→ Information shown:
* * * *

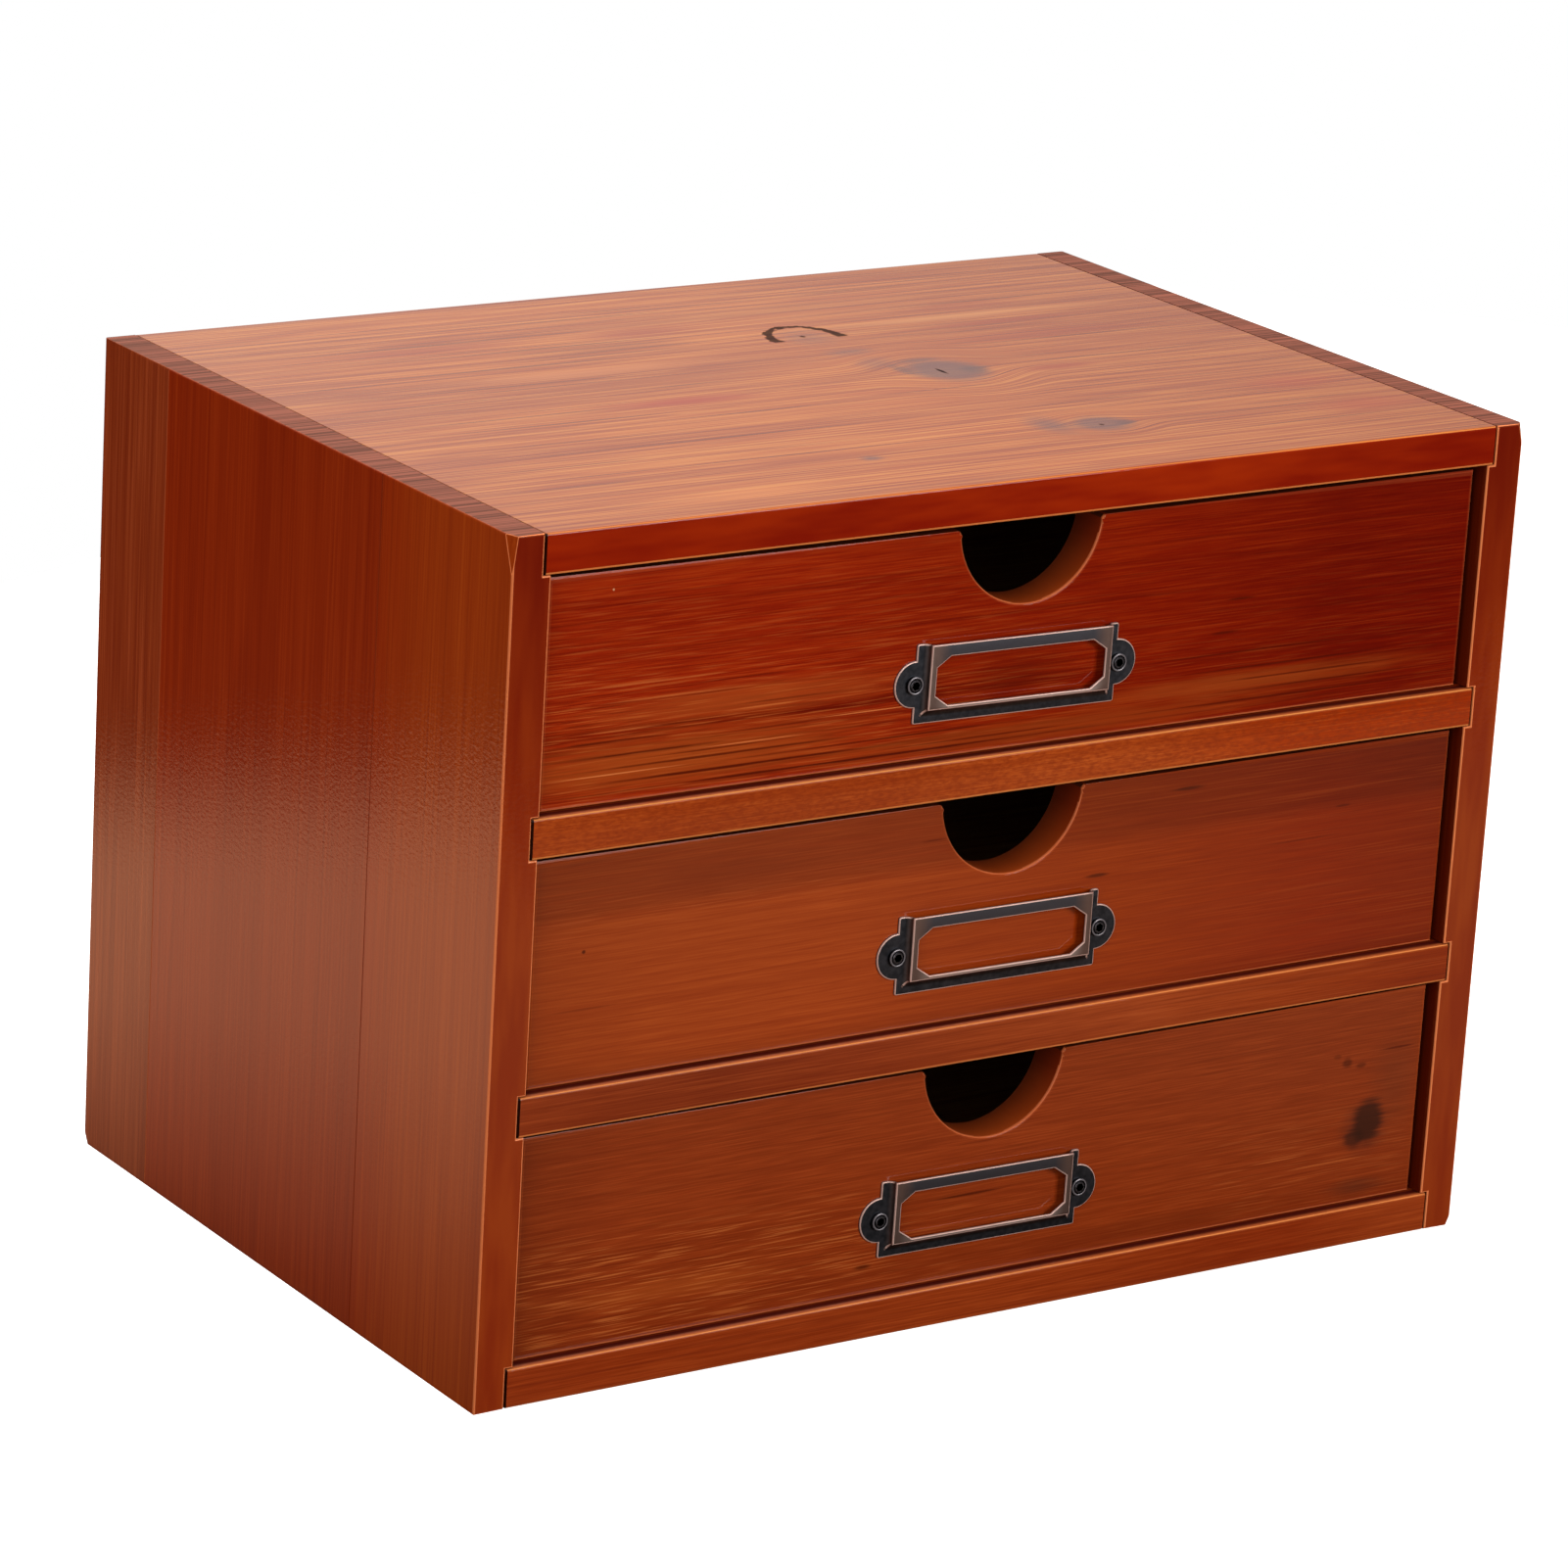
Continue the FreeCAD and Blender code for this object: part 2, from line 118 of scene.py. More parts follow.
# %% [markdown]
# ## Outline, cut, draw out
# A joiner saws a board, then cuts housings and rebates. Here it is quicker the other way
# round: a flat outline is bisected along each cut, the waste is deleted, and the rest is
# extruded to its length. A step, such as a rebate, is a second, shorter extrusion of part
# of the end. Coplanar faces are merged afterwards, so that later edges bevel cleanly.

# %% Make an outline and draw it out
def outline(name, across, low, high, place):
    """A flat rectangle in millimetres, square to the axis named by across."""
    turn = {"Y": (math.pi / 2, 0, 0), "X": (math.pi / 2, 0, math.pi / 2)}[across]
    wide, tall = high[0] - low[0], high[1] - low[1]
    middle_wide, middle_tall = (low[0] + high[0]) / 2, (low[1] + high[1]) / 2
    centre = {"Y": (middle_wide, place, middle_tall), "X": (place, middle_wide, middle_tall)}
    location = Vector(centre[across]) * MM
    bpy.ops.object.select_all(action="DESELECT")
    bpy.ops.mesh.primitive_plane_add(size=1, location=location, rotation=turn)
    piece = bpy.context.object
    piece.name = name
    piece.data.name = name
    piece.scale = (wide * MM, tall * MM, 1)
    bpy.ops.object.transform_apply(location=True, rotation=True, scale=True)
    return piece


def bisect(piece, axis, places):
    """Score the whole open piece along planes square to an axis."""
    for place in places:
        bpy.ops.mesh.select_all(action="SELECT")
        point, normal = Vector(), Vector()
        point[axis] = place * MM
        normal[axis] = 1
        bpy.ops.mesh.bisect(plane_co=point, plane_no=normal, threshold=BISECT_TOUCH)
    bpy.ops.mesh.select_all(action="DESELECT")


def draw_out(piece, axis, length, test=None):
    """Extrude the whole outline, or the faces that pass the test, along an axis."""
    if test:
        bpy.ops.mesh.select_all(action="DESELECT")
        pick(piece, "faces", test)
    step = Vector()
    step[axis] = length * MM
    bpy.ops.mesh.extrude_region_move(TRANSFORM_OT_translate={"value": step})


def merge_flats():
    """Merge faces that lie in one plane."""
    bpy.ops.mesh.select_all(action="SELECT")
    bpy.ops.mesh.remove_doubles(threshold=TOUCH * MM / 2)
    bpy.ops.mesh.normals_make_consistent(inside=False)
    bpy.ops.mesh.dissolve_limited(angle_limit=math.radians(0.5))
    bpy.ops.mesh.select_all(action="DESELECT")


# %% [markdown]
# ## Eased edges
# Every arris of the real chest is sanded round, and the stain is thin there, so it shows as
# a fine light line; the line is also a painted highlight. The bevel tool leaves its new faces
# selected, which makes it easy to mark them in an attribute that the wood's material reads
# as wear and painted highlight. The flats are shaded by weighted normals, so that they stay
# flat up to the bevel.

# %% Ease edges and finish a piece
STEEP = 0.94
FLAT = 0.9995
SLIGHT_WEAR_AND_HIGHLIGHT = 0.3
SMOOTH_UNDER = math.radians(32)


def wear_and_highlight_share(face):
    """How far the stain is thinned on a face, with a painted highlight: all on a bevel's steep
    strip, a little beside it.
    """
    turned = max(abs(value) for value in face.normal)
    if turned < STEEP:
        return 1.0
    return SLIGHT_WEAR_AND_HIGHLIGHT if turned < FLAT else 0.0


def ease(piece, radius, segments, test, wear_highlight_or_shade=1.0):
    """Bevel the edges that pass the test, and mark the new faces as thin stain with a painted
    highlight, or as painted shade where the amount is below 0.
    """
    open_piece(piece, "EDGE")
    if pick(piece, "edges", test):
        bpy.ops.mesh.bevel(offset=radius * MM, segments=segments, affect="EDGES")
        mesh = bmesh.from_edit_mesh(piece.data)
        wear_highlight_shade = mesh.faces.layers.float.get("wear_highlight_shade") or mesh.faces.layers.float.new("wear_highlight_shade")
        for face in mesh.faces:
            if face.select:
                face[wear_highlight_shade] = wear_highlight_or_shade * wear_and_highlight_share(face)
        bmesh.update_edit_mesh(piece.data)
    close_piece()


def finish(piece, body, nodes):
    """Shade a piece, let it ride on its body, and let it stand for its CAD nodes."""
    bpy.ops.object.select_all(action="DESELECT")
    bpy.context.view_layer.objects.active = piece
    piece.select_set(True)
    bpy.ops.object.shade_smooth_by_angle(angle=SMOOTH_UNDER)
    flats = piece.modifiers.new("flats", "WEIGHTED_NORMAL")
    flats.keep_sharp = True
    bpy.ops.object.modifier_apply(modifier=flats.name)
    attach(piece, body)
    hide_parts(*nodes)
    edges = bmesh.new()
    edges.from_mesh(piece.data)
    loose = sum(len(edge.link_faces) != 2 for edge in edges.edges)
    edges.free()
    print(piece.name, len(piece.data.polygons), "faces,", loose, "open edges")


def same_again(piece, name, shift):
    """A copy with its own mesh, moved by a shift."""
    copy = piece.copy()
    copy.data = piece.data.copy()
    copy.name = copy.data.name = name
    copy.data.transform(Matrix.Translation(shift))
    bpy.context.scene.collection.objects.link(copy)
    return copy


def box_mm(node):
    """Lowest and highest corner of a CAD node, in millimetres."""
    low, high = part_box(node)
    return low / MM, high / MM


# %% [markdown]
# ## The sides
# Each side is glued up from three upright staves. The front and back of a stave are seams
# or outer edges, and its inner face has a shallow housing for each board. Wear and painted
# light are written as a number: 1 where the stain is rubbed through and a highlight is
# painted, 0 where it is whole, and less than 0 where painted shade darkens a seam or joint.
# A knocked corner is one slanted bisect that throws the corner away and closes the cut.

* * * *

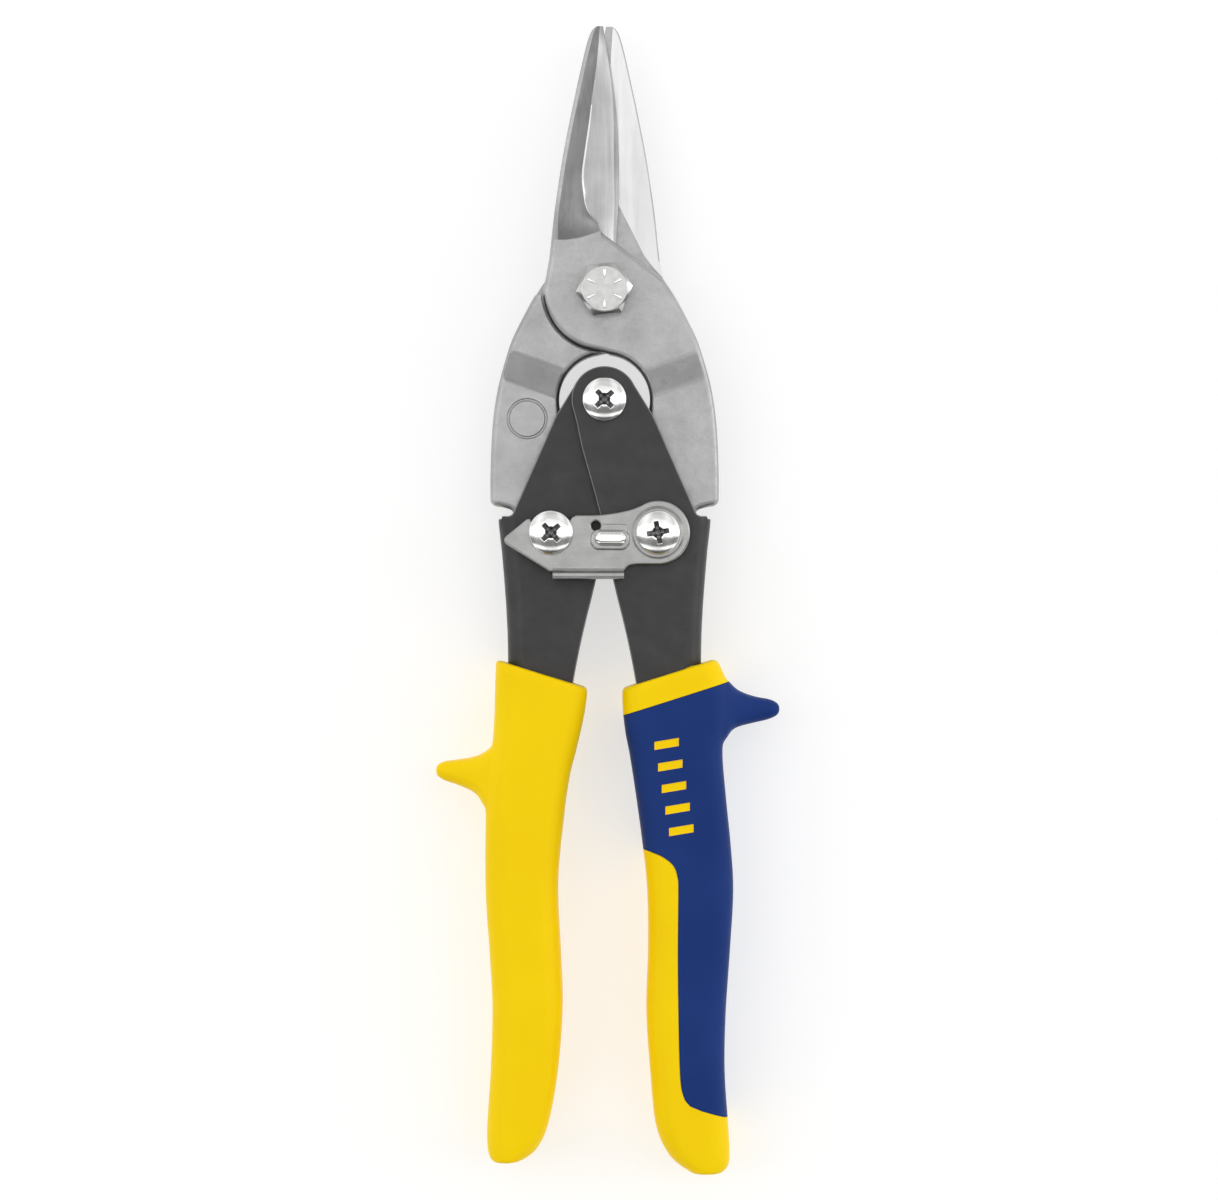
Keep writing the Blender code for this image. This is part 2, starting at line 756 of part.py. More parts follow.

* * * *

→ Objective: Select every line of the records holding the string "scene".

→ Answer to this problem:
Continue the FreeCAD and Blender code for this object: part 2, from line 118 of scene.py. More parts follow.
    bpy.context.scene.collection.objects.link(copy)